▸ **Goal of the exercise**:
Return every line of the material exactly.

▸ **Collected material**:
= = = =
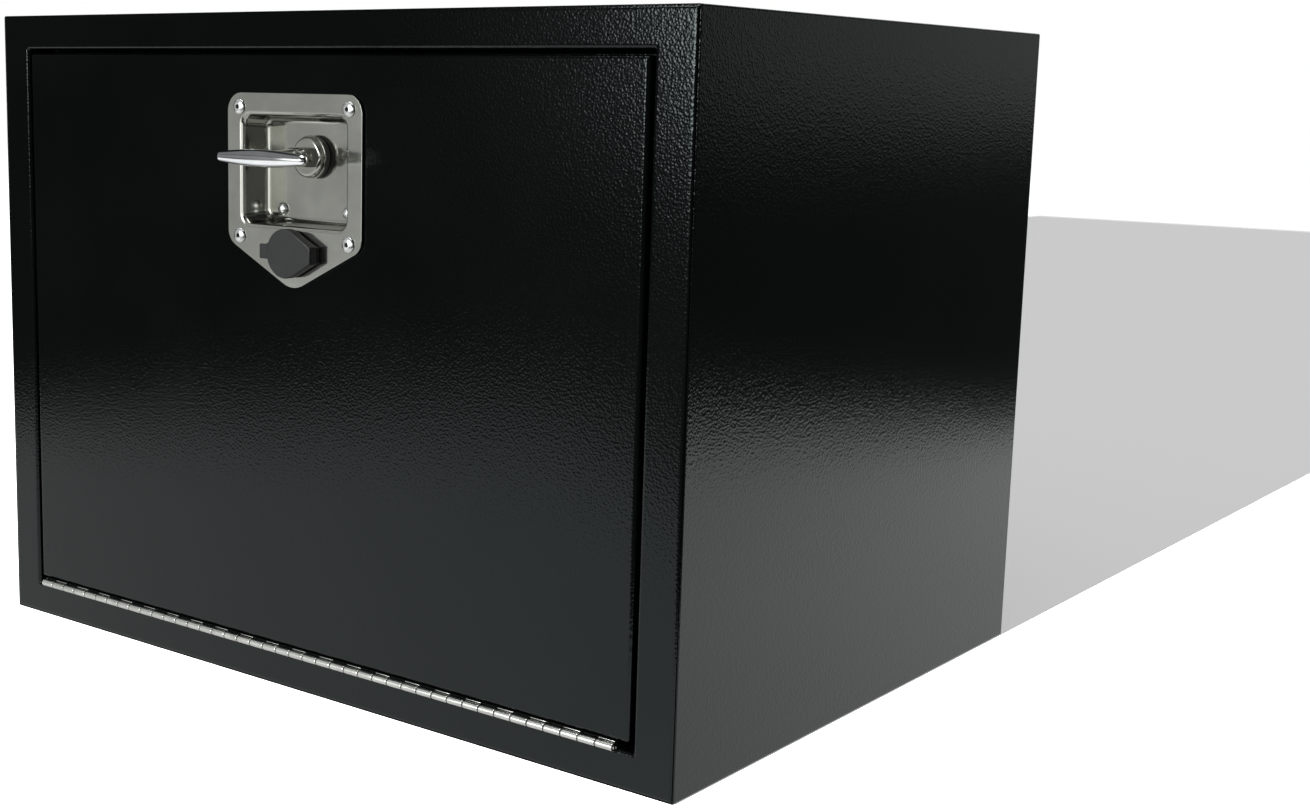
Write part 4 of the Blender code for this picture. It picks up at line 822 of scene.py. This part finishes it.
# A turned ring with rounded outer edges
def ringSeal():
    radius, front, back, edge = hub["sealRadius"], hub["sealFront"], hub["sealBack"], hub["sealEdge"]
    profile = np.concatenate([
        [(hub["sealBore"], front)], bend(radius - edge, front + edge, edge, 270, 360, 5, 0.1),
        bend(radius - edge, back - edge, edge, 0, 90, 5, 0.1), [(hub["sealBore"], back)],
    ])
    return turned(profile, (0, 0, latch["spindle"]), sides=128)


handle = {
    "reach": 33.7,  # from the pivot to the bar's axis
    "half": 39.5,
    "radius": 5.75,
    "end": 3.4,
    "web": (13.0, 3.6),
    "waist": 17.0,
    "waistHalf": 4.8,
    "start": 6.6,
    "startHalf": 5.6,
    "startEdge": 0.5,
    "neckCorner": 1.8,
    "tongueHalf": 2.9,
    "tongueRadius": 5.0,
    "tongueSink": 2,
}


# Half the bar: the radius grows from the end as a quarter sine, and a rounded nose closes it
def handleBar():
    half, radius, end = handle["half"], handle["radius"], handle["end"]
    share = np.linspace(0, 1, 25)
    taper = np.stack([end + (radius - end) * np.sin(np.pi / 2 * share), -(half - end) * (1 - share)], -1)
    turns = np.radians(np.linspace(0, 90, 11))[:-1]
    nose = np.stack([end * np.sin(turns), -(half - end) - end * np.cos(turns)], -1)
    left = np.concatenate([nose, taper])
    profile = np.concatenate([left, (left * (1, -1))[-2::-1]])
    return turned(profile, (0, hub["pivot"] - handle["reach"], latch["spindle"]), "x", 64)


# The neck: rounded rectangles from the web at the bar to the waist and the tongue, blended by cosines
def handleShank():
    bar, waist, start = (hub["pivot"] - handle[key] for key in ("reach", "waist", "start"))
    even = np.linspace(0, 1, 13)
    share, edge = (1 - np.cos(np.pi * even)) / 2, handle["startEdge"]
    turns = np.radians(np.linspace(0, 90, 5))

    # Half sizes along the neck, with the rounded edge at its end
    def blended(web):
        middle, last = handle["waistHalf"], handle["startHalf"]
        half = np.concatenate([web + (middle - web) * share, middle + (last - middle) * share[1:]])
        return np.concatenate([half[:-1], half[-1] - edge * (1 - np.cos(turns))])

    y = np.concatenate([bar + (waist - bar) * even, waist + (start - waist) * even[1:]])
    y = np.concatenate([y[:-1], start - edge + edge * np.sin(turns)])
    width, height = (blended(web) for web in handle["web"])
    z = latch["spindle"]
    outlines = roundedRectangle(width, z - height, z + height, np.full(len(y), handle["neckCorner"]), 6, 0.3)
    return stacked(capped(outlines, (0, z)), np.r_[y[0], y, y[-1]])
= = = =
▸ **Exercise answer**:
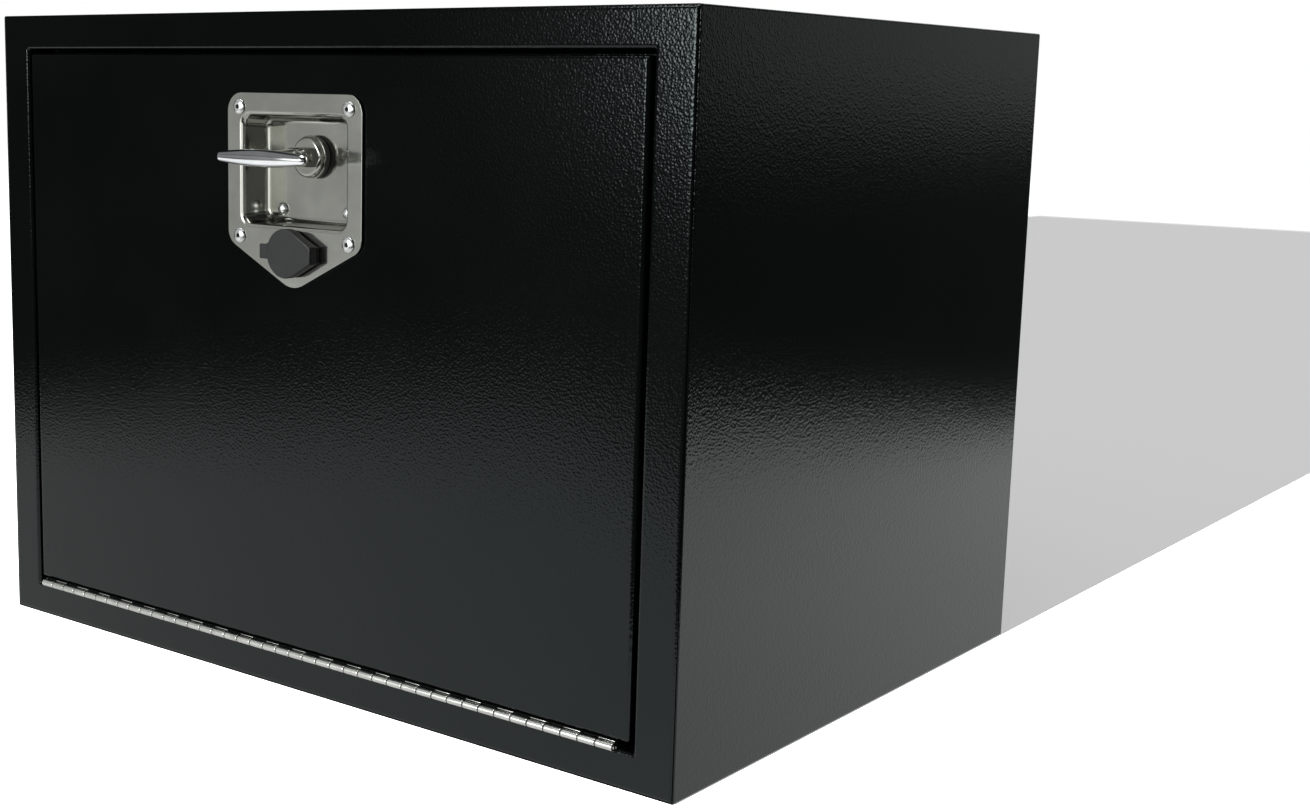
Write part 4 of the Blender code for this picture. It picks up at line 822 of scene.py. This part finishes it.
# A turned ring with rounded outer edges
def ringSeal():
    radius, front, back, edge = hub["sealRadius"], hub["sealFront"], hub["sealBack"], hub["sealEdge"]
    profile = np.concatenate([
        [(hub["sealBore"], front)], bend(radius - edge, front + edge, edge, 270, 360, 5, 0.1),
        bend(radius - edge, back - edge, edge, 0, 90, 5, 0.1), [(hub["sealBore"], back)],
    ])
    return turned(profile, (0, 0, latch["spindle"]), sides=128)


handle = {
    "reach": 33.7,  # from the pivot to the bar's axis
    "half": 39.5,
    "radius": 5.75,
    "end": 3.4,
    "web": (13.0, 3.6),
    "waist": 17.0,
    "waistHalf": 4.8,
    "start": 6.6,
    "startHalf": 5.6,
    "startEdge": 0.5,
    "neckCorner": 1.8,
    "tongueHalf": 2.9,
    "tongueRadius": 5.0,
    "tongueSink": 2,
}


# Half the bar: the radius grows from the end as a quarter sine, and a rounded nose closes it
def handleBar():
    half, radius, end = handle["half"], handle["radius"], handle["end"]
    share = np.linspace(0, 1, 25)
    taper = np.stack([end + (radius - end) * np.sin(np.pi / 2 * share), -(half - end) * (1 - share)], -1)
    turns = np.radians(np.linspace(0, 90, 11))[:-1]
    nose = np.stack([end * np.sin(turns), -(half - end) - end * np.cos(turns)], -1)
    left = np.concatenate([nose, taper])
    profile = np.concatenate([left, (left * (1, -1))[-2::-1]])
    return turned(profile, (0, hub["pivot"] - handle["reach"], latch["spindle"]), "x", 64)


# The neck: rounded rectangles from the web at the bar to the waist and the tongue, blended by cosines
def handleShank():
    bar, waist, start = (hub["pivot"] - handle[key] for key in ("reach", "waist", "start"))
    even = np.linspace(0, 1, 13)
    share, edge = (1 - np.cos(np.pi * even)) / 2, handle["startEdge"]
    turns = np.radians(np.linspace(0, 90, 5))

    # Half sizes along the neck, with the rounded edge at its end
    def blended(web):
        middle, last = handle["waistHalf"], handle["startHalf"]
        half = np.concatenate([web + (middle - web) * share, middle + (last - middle) * share[1:]])
        return np.concatenate([half[:-1], half[-1] - edge * (1 - np.cos(turns))])

    y = np.concatenate([bar + (waist - bar) * even, waist + (start - waist) * even[1:]])
    y = np.concatenate([y[:-1], start - edge + edge * np.sin(turns)])
    width, height = (blended(web) for web in handle["web"])
    z = latch["spindle"]
    outlines = roundedRectangle(width, z - height, z + height, np.full(len(y), handle["neckCorner"]), 6, 0.3)
    return stacked(capped(outlines, (0, z)), np.r_[y[0], y, y[-1]])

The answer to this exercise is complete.